There was also a report of a black heifer that had been shot in the head was still alive, because Dare’s euthanasia attempt had “failed”.
With 170 animals found dead and another 45 in need of euthanasia, Magistrate Franz Holzer called the former footballer’s property an “animal killing fields”.
“He got animals that were unwell and then neglected them even further … that’s just shameful, shameful,” Holzer said.
“I’ve been doing this job for a long time, including in regional Victoria, and this is one of the worst examples of animal neglect and cruelty that I have seen.”
Holzer said he did not understand how Dare had so badly failed in his duty of care to the animals.

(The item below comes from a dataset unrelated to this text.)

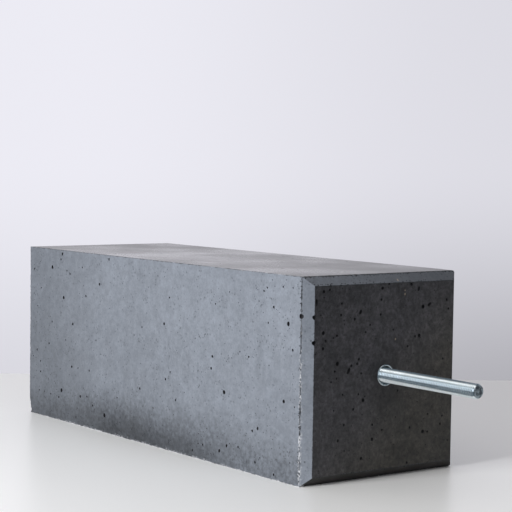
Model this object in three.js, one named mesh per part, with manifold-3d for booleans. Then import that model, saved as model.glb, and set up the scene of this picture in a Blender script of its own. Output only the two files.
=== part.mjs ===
// A cast concrete base block for a column, with the threaded rod that the column is screwed to.
// The block lies on one long side. Sizes are in millimetres, and +Z is up.
// +X runs along the block to the end with the rod. The origin is the centre of the underside.

import * as THREE from 'three';
import { mergeVertices } from 'three/addons/utils/BufferGeometryUtils.js';
import Module from 'manifold-3d';

const wasm = await Module();
wasm.setup();

// The concrete block
const BLOCK_LENGTH = 300;
const BLOCK_WIDTH = 110;
const BLOCK_HEIGHT = 112;
const END_CHAMFER = 5; // at 45 degrees, on the four edges of the end with the rod

// The coarse metric thread of the rod
const THREAD_DIAMETER = 8;
const THREAD_PITCH = 1.25;
const THREAD_DEPTH = 0.6134 * THREAD_PITCH; // depth of an outside thread with a 60 degree profile

// The rod
const ROD_FREE_LENGTH = 71.5; // from the block's end face to the rod's tip
const ROD_SCREWED_IN = 28.5;
const ROD_LENGTH = ROD_FREE_LENGTH + ROD_SCREWED_IN;
const ROD_TIP_BEVEL = 0.5;

// The sleeve that is cast into the block and takes the rod
const SLEEVE_WALL = 1.7;
const SLEEVE_END_WALL = 3;
const ROOM_BEHIND_ROD = 8.5;
const SLEEVE_LENGTH = ROD_SCREWED_IN + ROOM_BEHIND_ROD + SLEEVE_END_WALL;
const MOUTH_STEP = 0.7; // how much wider the mouth is than the bore, on each side
const MOUTH_DEPTH = 4;

// Where the sleeve sits: it was cast in a little off the middle of the end face
const SLEEVE_SIDEWAYS = 0.5;
const SLEEVE_RISE = 0.5;

// The pieces keep this much room between them
const PIECE_GAP = 0.3;

const BORE_RADIUS = THREAD_DIAMETER / 2 + PIECE_GAP;
const SLEEVE_RADIUS = BORE_RADIUS + SLEEVE_WALL;

const ROUND_SIDES = 32;
const THREAD_SIDES = 12;

const CONCRETE = new THREE.MeshStandardMaterial({ color: 0x74797d, roughness: 0.85, metalness: 0 });
const SLEEVE_STEEL = new THREE.MeshStandardMaterial({ color: 0x9aa3a8, roughness: 0.35, metalness: 1 });
const ROD_STEEL = new THREE.MeshStandardMaterial({ color: 0xb9c4c9, roughness: 0.25, metalness: 1 });

// A closed triangle mesh as a solid that can be cut and trimmed
function solidFrom(geometry) {
  const bare = geometry.clone();
  bare.deleteAttribute('normal');
  bare.deleteAttribute('uv');
  const merged = mergeVertices(bare);
  const corners = merged.index.array;
  const triangles = [];
  for (let i = 0; i < corners.length; i += 3) {
    const [a, b, c] = [corners[i], corners[i + 1], corners[i + 2]];
    if (a !== b && b !== c && c !== a) triangles.push(a, b, c);
  }
  return new wasm.Manifold(new wasm.Mesh({
    numProp: 3,
    vertProperties: new Float32Array(merged.attributes.position.array),
    triVerts: new Uint32Array(triangles),
  }));
}

// The solid's surface as a geometry that a mesh can show
function geometryFrom(solid) {
  const { vertProperties, triVerts } = solid.getMesh();
  const geometry = new THREE.BufferGeometry();
  geometry.setAttribute('position', new THREE.BufferAttribute(vertProperties, 3));
  geometry.setIndex(new THREE.BufferAttribute(triVerts, 1));
  geometry.computeVertexNormals();
  return geometry;
}

// A round solid about the X axis, from [x, radius] points that start and end on the axis
function turnedAboutX(outline) {
  const points = outline.map(([x, radius]) => new THREE.Vector2(radius, x));
  return new THREE.LatheGeometry(points, ROUND_SIDES).rotateZ(-Math.PI / 2);
}

// The block: a square-edged prism whose end towards +X is chamfered all round
function chamferedPrism() {
  const geometry = new THREE.BoxGeometry(BLOCK_LENGTH, BLOCK_WIDTH, BLOCK_HEIGHT, 2, 1, 1);
  const position = geometry.attributes.position;
  const endWidthShare = (BLOCK_WIDTH - 2 * END_CHAMFER) / BLOCK_WIDTH;
  const endHeightShare = (BLOCK_HEIGHT - 2 * END_CHAMFER) / BLOCK_HEIGHT;
  for (let i = 0; i < position.count; i += 1) {
    const x = position.getX(i);
    if (x === 0) position.setX(i, BLOCK_LENGTH / 2 - END_CHAMFER);
    if (x > 0) {
      position.setY(i, position.getY(i) * endWidthShare);
      position.setZ(i, position.getZ(i) * endHeightShare);
    }
  }
  return geometry.translate(0, 0, BLOCK_HEIGHT / 2);
}

// The pocket in the block's end that the sleeve fills; it runs past the end face to cut it open
function sleevePocket() {
  const radius = SLEEVE_RADIUS + PIECE_GAP;
  const depth = SLEEVE_LENGTH + PIECE_GAP;
  const past = END_CHAMFER;
  return turnedAboutX([[-depth, 0], [-depth, radius], [past, radius], [past, 0]]);
}

function concreteBlock() {
  const pocket = sleevePocket().translate(...rodAxisAtEndFace().toArray());
  return geometryFrom(solidFrom(chamferedPrism()).subtract(solidFrom(pocket)));
}

// The sleeve: a blind tube, flush with the end face, with a wider mouth round the rod
function threadedSleeve() {
  const mouthRadius = BORE_RADIUS + MOUTH_STEP;
  return turnedAboutX([
    [-SLEEVE_LENGTH, 0],
    [-SLEEVE_LENGTH, SLEEVE_RADIUS],
    [0, SLEEVE_RADIUS],
    [0, mouthRadius],
    [-MOUTH_DEPTH, mouthRadius],
    [-MOUTH_DEPTH - MOUTH_STEP, BORE_RADIUS],
    [SLEEVE_END_WALL - SLEEVE_LENGTH, BORE_RADIUS],
    [SLEEVE_END_WALL - SLEEVE_LENGTH, 0],
  ]);
}

// A bar with a right-hand V thread along +X from x = 0, a little longer than asked.
// Rows of points wind round it half a pitch apart, by turns at the root and at the crest.
function woundThread(length) {
  const rootRadius = THREAD_DIAMETER / 2 - THREAD_DEPTH;
  const crestRadius = THREAD_DIAMETER / 2;
  const rows = 2 * Math.ceil(length / THREAD_PITCH + 3);
  const positions = [];
  for (let row = 0; row < rows; row += 1) {
    const radius = row % 2 === 0 ? rootRadius : crestRadius;
    for (let side = 0; side < THREAD_SIDES; side += 1) {
      const angle = (2 * Math.PI * side) / THREAD_SIDES;
      const x = (row / 2 + side / THREAD_SIDES) * THREAD_PITCH;
      positions.push(x, radius * Math.cos(angle), radius * Math.sin(angle));
    }
  }
  // One side on from the last point of a row is the first point of the row two further on
  const point = (row, side) => (side < THREAD_SIDES ? row * THREAD_SIDES + side : (row + 2) * THREAD_SIDES);
  const triangles = [];
  const lastRow = rows - 3;
  for (let row = 0; row < lastRow; row += 1) {
    for (let side = 0; side < THREAD_SIDES; side += 1) {
      const [a, b] = [point(row, side), point(row, side + 1)];
      const [c, d] = [point(row + 1, side + 1), point(row + 1, side)];
      triangles.push(a, b, c, a, c, d);
    }
  }
  // Each end is closed by a fan from a point on the axis to the edge of the winding
  const closeEnd = (row, axisX, flipped) => {
    const centre = positions.length / 3;
    positions.push(axisX, 0, 0);
    const edge = [];
    for (let side = 0; side <= THREAD_SIDES; side += 1) edge.push(point(row, side));
    edge.push(point(row + 1, 0));
    edge.forEach((from, i) => {
      const to = edge[(i + 1) % edge.length];
      triangles.push(...(flipped ? [centre, to, from] : [centre, from, to]));
    });
  };
  closeEnd(0, -THREAD_PITCH, true);
  closeEnd(lastRow, (rows / 2 + 1) * THREAD_PITCH, false);
  const geometry = new THREE.BufferGeometry();
  geometry.setAttribute('position', new THREE.Float32BufferAttribute(positions, 3));
  geometry.setIndex(triangles);
  return geometry;
}

// The rod: the winding trimmed to length, with a bevel on both ends; x = 0 is its inner end
function threadedRod() {
  const wide = THREAD_DIAMETER / 2 + THREAD_DEPTH;
  const narrow = THREAD_DIAMETER / 2 - ROD_TIP_BEVEL;
  const bevelRun = wide - narrow;
  const trim = turnedAboutX([
    [0, 0],
    [0, narrow],
    [bevelRun, wide],
    [ROD_LENGTH - bevelRun, wide],
    [ROD_LENGTH, narrow],
    [ROD_LENGTH, 0],
  ]);
  const winding = woundThread(ROD_LENGTH + 2 * THREAD_PITCH).translate(-2 * THREAD_PITCH, 0, 0);
  return geometryFrom(solidFrom(winding).intersect(solidFrom(trim)));
}

// The point where the rod's axis passes through the block's end face
function rodAxisAtEndFace() {
  return new THREE.Vector3(BLOCK_LENGTH / 2, SLEEVE_SIDEWAYS, BLOCK_HEIGHT / 2 + SLEEVE_RISE);
}

function namedMesh(name, geometry, material) {
  const mesh = new THREE.Mesh(geometry, material);
  mesh.name = name;
  return mesh;
}

const block = namedMesh('concrete_block', concreteBlock(), CONCRETE);
const sleeve = namedMesh('threaded_sleeve', threadedSleeve(), SLEEVE_STEEL);
const rod = namedMesh('threaded_rod', threadedRod(), ROD_STEEL);
rod.position.x = -ROD_SCREWED_IN;

const insert = new THREE.Group();
insert.position.copy(rodAxisAtEndFace());
insert.add(sleeve, rod);

const baseBlock = new THREE.Group();
baseBlock.add(block, insert);

export default baseBlock;
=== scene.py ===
# %% [markdown]
# # A cast concrete base block with a threaded rod
#
# The real thing is a short column base: dark grey concrete, poured into a smooth mould, with a steel
# sleeve cast into one end and a zinc-plated rod screwed into the sleeve. It lies on one long side.
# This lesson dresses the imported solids. The block keeps its solid's faces exactly, and what makes it
# look like concrete is cut out of it: air holes, crumbly arrises and a few rubbed corners.

# %% Load the fixed frame
import math
import random

import bmesh
import bpy
from mathutils import Matrix, Vector, noise


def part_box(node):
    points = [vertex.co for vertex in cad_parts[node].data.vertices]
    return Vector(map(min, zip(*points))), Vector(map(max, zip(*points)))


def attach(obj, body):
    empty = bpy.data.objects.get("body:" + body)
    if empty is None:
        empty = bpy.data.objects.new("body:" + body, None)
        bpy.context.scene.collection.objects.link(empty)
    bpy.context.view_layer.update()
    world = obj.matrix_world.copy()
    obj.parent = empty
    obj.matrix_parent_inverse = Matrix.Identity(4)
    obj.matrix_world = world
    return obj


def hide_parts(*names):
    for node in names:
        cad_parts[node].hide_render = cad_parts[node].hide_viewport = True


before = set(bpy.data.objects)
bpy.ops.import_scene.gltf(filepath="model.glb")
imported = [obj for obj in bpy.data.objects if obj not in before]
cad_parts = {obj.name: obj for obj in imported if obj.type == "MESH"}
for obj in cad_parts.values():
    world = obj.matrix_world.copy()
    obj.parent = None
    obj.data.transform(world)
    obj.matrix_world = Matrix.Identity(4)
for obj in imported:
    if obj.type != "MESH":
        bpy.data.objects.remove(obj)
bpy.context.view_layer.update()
MM = 0.001

# %% [markdown]
# The large sizes come from the frame's boxes, so the looks follow the solids. A box doesn't show the
# chamfer or the inside of the sleeve, so those sizes are named here once.

# %% Sizes read from the frame
block_low, block_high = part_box("concrete_block")
sleeve_low, sleeve_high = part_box("threaded_sleeve")
rod_low, rod_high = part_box("threaded_rod")
LENGTH, WIDTH, HEIGHT = block_high - block_low
X, Y, Z = Vector((1, 0, 0)), Vector((0, 1, 0)), Vector((0, 0, 1))
SLOPE = math.sqrt(0.5)
ROD_RADIUS = (rod_high.z - rod_low.z) / 2
SLEEVE_RADIUS = (sleeve_high.z - sleeve_low.z) / 2
AXIS = Vector((block_high.x, (rod_low.y + rod_high.y) / 2, (rod_low.z + rod_high.z) / 2))
print("block", LENGTH, WIDTH, HEIGHT, "rod axis meets the end face at", AXIS)

# %% Sizes that the boxes don't show
CHAMFER = 5 * MM
PIECE_GAP = 0.3 * MM
MOUTH_STEP = 0.7 * MM
MOUTH_DEPTH = 4 * MM
SLEEVE_END_WALL = 3 * MM
BORE_RADIUS = ROD_RADIUS + PIECE_GAP
MOUTH_RADIUS = BORE_RADIUS + MOUTH_STEP
# Where along X the chamfer begins
SHOULDER = block_high.x - CHAMFER
print("chamfer", CHAMFER, "bore", round(BORE_RADIUS, 5), "mouth", round(MOUTH_RADIUS, 5))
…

“It’s such a significant departure of the standards expected,” he said.
But barrister Gregory Lascaris told the court that it all became “too much” for Dare after a “perfect storm” hit his client.
Lascaris said Dare had been challenged by an injury in a truck crash, weather issues, and a decline in livestock prices.
But he said Dare accepted responsibility for the crimes.
Agriculture Victoria’s animal health and welfare compliance manager Daniel Bode said the accused had “demonstrated he was not a fit and proper person to care for cattle” and the order would hopefully go about preventing any “further cruelty”.
“There’s nothing more confronting than having to see this sort of stuff repeated,” Bode said.
“The result today gives a level of comfort to our staff that this person will not be responsible for any further cruelty in the preceding 10 years.”